▶ **GOAL OF THE EXERCISE**
Repeat only the lines from the one containing "Reconstruct the object" through the one containing "const GAP = 0.3;", exactly as written, both ends included.

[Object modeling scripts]
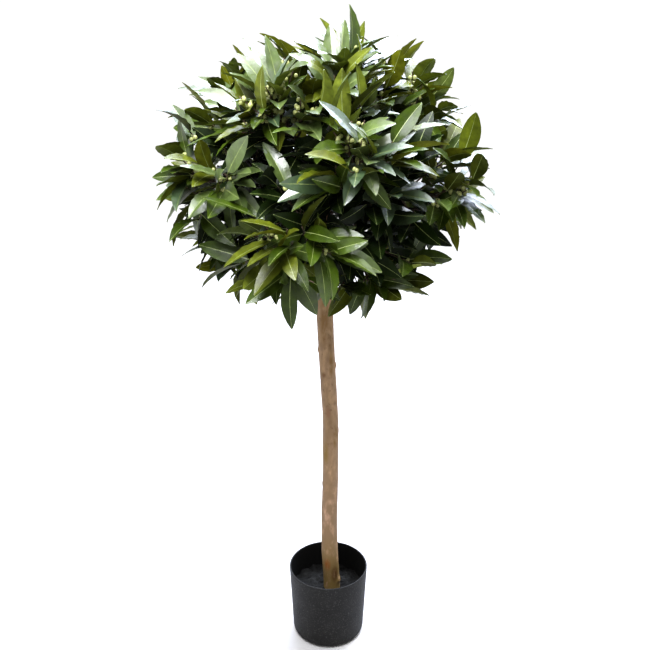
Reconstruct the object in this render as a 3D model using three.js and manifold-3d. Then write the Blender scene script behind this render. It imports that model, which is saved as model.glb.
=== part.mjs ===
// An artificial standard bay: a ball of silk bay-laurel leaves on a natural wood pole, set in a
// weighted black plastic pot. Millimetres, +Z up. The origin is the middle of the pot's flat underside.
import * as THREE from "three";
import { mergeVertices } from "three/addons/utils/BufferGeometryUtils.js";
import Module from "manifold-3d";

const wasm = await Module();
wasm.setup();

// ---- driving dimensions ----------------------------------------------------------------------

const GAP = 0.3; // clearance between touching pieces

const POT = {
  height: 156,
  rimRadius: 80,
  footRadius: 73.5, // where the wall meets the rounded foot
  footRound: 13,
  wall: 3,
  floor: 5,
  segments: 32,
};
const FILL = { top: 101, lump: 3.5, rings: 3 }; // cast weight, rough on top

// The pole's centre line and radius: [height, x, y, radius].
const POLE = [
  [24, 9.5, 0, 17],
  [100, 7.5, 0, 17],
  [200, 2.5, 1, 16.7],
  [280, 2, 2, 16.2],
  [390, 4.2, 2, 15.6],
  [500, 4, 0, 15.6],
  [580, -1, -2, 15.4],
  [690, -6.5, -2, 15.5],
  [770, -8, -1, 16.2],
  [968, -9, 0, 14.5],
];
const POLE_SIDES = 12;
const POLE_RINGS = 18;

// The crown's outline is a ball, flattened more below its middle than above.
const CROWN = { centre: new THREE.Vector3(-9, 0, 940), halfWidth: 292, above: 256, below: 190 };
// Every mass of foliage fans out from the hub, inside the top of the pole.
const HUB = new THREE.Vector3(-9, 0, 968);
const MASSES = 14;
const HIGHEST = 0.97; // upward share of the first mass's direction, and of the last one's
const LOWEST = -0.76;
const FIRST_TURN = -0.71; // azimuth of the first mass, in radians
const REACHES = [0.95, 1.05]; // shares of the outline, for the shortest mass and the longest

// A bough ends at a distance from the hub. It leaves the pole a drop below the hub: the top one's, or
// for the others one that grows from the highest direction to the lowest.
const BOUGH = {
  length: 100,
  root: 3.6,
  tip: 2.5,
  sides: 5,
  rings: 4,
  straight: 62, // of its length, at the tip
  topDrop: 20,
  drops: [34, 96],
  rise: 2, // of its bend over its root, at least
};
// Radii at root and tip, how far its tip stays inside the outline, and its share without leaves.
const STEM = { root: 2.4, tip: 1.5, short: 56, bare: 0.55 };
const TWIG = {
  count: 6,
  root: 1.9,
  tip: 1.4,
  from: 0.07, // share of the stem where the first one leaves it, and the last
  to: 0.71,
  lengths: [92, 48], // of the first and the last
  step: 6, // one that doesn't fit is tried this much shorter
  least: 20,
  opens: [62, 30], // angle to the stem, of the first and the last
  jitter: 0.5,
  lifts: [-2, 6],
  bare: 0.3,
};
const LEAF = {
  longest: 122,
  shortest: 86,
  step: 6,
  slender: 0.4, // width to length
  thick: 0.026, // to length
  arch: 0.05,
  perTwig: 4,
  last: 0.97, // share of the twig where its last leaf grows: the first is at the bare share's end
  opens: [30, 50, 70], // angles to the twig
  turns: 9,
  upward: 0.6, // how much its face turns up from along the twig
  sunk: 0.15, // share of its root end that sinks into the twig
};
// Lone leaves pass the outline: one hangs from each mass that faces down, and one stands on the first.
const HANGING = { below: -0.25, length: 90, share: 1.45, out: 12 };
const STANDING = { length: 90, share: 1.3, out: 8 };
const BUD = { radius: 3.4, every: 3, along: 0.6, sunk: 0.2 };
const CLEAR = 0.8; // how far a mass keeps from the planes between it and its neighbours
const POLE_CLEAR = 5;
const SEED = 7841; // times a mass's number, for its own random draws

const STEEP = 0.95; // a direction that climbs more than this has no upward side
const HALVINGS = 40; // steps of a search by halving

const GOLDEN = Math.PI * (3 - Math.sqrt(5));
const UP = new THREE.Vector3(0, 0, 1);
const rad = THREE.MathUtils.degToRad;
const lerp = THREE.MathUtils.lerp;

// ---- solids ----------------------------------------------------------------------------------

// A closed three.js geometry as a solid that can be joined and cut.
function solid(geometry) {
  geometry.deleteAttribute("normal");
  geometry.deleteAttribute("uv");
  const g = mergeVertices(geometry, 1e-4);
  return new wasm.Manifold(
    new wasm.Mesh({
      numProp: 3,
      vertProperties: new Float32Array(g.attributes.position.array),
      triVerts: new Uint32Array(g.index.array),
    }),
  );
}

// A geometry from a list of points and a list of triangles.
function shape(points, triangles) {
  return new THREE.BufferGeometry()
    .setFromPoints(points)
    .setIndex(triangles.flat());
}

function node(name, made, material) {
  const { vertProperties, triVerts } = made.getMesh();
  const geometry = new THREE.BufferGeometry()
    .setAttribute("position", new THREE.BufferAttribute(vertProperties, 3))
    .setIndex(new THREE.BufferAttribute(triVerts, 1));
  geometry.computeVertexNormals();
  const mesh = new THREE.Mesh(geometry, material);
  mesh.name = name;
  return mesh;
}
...
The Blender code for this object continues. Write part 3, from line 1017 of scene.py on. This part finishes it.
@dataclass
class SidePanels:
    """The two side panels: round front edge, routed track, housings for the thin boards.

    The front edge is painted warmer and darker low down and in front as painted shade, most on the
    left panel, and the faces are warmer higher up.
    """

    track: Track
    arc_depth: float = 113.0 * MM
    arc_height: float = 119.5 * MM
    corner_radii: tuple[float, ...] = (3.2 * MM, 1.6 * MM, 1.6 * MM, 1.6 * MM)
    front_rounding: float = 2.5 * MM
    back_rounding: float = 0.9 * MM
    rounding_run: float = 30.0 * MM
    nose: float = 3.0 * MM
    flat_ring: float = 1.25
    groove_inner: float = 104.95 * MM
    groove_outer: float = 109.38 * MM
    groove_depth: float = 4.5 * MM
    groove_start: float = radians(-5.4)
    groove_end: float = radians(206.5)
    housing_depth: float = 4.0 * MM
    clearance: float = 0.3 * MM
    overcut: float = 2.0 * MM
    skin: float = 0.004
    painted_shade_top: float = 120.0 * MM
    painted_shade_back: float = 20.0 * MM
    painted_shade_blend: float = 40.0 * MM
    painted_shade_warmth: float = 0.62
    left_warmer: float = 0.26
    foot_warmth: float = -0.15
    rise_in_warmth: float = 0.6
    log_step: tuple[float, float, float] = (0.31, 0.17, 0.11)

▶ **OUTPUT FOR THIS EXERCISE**
Reconstruct the object in this render as a 3D model using three.js and manifold-3d. Then write the Blender scene script behind this render. It imports that model, which is saved as model.glb.
=== part.mjs ===
// An artificial standard bay: a ball of silk bay-laurel leaves on a natural wood pole, set in a
// weighted black plastic pot. Millimetres, +Z up. The origin is the middle of the pot's flat underside.
import * as THREE from "three";
import { mergeVertices } from "three/addons/utils/BufferGeometryUtils.js";
import Module from "manifold-3d";

const wasm = await Module();
wasm.setup();

// ---- driving dimensions ----------------------------------------------------------------------

const GAP = 0.3; // clearance between touching pieces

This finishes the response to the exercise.